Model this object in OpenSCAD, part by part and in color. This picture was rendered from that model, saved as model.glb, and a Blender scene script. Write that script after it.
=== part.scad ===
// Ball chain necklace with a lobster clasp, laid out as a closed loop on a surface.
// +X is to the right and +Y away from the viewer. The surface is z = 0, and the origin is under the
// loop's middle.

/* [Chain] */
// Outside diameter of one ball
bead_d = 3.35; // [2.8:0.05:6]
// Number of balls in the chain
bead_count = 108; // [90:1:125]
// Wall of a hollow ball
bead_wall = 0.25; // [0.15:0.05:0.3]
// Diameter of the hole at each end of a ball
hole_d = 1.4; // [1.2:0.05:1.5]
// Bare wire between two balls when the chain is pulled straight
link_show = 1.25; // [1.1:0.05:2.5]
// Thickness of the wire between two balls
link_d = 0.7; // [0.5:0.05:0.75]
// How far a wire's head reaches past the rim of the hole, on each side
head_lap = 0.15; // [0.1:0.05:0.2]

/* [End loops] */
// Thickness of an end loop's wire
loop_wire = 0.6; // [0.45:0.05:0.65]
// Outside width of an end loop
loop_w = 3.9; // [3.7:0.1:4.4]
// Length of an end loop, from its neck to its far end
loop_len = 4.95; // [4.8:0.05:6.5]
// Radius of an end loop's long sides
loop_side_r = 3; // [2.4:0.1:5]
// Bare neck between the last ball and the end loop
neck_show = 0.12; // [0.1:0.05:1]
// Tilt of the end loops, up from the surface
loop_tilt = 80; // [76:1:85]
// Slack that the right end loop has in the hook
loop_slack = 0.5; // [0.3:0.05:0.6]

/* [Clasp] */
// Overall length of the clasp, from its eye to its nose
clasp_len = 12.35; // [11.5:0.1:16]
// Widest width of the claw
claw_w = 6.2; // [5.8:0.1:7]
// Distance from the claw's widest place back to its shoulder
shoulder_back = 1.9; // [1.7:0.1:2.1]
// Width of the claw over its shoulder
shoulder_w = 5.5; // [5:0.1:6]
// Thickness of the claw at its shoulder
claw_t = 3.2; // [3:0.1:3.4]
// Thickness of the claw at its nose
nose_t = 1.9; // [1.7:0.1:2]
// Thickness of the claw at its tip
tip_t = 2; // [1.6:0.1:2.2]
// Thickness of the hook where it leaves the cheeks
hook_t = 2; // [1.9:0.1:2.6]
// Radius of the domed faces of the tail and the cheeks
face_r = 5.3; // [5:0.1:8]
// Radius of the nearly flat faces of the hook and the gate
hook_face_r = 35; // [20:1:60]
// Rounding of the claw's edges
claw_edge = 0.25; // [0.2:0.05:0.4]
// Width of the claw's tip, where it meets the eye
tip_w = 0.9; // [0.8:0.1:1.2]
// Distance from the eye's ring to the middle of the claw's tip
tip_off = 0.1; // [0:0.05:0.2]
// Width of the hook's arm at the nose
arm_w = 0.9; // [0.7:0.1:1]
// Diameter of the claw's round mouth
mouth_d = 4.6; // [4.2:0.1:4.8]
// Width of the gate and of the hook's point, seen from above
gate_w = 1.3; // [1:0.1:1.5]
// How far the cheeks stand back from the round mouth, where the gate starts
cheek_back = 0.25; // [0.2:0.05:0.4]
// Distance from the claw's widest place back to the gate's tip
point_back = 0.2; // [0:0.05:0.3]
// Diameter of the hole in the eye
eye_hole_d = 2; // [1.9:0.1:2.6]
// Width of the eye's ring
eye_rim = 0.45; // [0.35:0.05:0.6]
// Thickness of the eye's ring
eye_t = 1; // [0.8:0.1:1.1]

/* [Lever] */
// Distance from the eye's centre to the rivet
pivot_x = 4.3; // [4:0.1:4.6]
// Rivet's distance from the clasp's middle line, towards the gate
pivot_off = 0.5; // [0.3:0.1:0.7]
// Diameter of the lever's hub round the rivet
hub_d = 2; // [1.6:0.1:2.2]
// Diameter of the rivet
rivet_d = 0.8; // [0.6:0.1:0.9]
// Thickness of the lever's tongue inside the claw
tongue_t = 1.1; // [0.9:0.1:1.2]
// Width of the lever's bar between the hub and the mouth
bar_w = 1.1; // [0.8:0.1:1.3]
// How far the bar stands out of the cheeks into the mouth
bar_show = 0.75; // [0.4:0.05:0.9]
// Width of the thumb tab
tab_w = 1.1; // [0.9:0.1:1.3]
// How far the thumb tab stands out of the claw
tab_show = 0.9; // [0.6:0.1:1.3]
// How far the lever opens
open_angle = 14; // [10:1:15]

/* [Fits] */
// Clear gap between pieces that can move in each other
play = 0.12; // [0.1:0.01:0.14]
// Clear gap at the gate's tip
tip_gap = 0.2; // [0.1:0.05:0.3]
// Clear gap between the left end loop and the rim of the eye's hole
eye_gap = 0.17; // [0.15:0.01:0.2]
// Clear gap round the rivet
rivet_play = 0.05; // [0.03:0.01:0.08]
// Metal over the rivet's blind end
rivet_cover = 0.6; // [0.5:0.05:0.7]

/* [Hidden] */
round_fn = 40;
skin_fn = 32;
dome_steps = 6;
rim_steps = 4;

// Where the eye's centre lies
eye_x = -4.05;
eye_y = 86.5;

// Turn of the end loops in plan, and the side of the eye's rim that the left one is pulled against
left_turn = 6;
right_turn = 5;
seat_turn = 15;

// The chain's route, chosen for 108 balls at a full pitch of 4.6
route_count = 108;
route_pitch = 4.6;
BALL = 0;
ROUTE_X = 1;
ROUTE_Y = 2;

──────

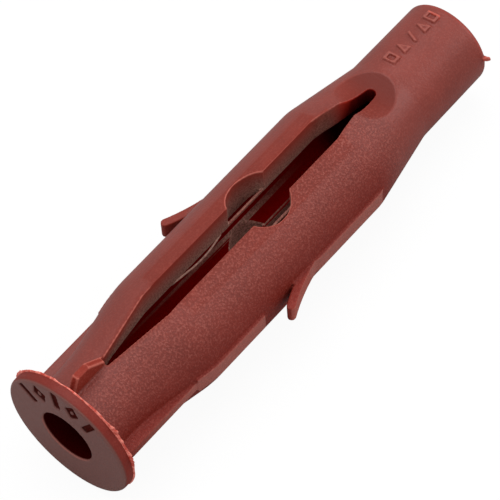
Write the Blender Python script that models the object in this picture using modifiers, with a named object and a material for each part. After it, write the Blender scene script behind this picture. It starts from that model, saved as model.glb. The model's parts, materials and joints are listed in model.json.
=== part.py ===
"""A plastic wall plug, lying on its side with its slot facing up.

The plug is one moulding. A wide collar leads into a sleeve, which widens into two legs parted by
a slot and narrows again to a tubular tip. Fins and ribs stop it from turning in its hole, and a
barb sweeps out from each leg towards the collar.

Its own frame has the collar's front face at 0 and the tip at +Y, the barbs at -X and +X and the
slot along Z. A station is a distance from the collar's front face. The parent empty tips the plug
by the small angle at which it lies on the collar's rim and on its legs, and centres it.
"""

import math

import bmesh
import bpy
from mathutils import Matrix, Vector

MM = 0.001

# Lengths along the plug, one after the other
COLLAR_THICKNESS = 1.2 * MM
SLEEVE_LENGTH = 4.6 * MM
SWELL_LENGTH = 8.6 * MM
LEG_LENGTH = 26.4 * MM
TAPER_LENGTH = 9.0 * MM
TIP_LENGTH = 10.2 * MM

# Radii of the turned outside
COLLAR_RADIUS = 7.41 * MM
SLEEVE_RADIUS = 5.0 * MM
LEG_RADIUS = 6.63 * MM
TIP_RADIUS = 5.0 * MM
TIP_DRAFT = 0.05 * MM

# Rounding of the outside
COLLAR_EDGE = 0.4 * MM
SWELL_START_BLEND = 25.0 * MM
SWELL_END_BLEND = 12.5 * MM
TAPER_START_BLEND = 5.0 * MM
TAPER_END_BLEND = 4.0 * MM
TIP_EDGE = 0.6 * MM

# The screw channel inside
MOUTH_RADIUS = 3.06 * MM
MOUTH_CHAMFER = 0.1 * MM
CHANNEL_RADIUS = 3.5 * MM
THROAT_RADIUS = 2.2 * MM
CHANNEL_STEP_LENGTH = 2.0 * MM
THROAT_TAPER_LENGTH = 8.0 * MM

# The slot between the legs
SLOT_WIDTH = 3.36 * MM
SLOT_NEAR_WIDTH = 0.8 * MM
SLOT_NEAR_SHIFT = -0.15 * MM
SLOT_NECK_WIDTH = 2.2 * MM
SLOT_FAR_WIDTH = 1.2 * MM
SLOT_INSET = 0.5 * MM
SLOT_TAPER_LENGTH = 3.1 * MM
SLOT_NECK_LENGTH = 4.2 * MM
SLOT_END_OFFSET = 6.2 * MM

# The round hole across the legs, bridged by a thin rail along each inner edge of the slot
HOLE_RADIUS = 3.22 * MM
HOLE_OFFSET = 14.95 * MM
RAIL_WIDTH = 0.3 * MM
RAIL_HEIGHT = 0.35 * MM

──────

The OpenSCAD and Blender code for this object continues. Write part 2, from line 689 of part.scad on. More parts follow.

──────

-- Work instructions --
Output only the lines from the one containing "Model this object" through the one containing "loop_slack = 0.5; // [0.3:0.05:0.6]", inclusive, exactly as written.

-- Answer to this problem --
Model this object in OpenSCAD, part by part and in color. This picture was rendered from that model, saved as model.glb, and a Blender scene script. Write that script after it.
=== part.scad ===
// Ball chain necklace with a lobster clasp, laid out as a closed loop on a surface.
// +X is to the right and +Y away from the viewer. The surface is z = 0, and the origin is under the
// loop's middle.

/* [Chain] */
// Outside diameter of one ball
bead_d = 3.35; // [2.8:0.05:6]
// Number of balls in the chain
bead_count = 108; // [90:1:125]
// Wall of a hollow ball
bead_wall = 0.25; // [0.15:0.05:0.3]
// Diameter of the hole at each end of a ball
hole_d = 1.4; // [1.2:0.05:1.5]
// Bare wire between two balls when the chain is pulled straight
link_show = 1.25; // [1.1:0.05:2.5]
// Thickness of the wire between two balls
link_d = 0.7; // [0.5:0.05:0.75]
// How far a wire's head reaches past the rim of the hole, on each side
head_lap = 0.15; // [0.1:0.05:0.2]

/* [End loops] */
// Thickness of an end loop's wire
loop_wire = 0.6; // [0.45:0.05:0.65]
// Outside width of an end loop
loop_w = 3.9; // [3.7:0.1:4.4]
// Length of an end loop, from its neck to its far end
loop_len = 4.95; // [4.8:0.05:6.5]
// Radius of an end loop's long sides
loop_side_r = 3; // [2.4:0.1:5]
// Bare neck between the last ball and the end loop
neck_show = 0.12; // [0.1:0.05:1]
// Tilt of the end loops, up from the surface
loop_tilt = 80; // [76:1:85]
// Slack that the right end loop has in the hook
loop_slack = 0.5; // [0.3:0.05:0.6]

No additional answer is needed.